Under the GitHub UI you can select the group headers to create tokens with full control over that group. The equilivent to that in scopie is using wildcards.

For example, full control over the "discussion" actions, would be:

allow/repo/<org>/<repo>/discussions/*

Example scopes

Here are a small list of examples scopes. Not all of these would make sense in practice.

Super wildcards

These scopes relate to using super wildcards for generalized access.

Scope Description
allow/** Access to everything
allow/repo/** Access to everything under any organization
allow/repo/<org>/** Access to everything under the organization
allow/repo/<org>/<repo>/** Access to everything under the repository
allow/repo/<org>/<repo>/<group>/** Access to all actions under the group

Wildcards

These scopes relate to using wildcards for generalized access.

Scope Description
allow/repo/*/... Access to actions under any org
allow/repo/<org>/*/... Access to actions under any repo
allow/repo/<org>/<repo>/*/... Access to actions under any group
allow/repo/*/*/ Access to actions under any org and any repo

Note that when scopes have multiple levels of variables you may need to wildcard more then one block.
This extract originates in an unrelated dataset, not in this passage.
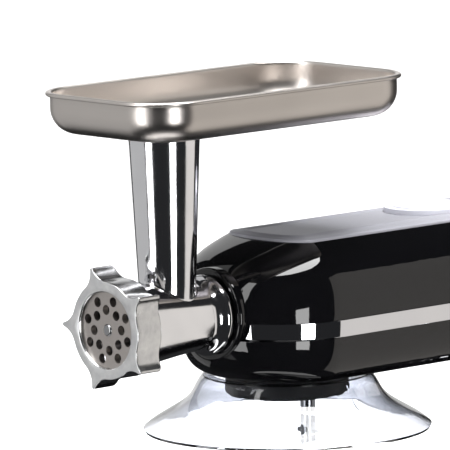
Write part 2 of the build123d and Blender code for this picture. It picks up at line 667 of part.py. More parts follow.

For example if you want to give access for specifically creating hooks ( hooks/create ) on any repository in any organization, you would use allow/repo/*/*/hooks/create.

Its possible to give access to any repository in the org as well such as allow/repo/<org>/*/hooks/create.

There is also the unlikely scenario of giving access to a specific repository name in any org such as allow/repo/*/docker_images/packages/upload which would give access to upload packages to the "docker_images" repository in any organization.

Variables

Actor scopes can include variables that relate to actor attempting to do the action. In our case we are going to use the @username variable which can be used as the organization just like GitHub.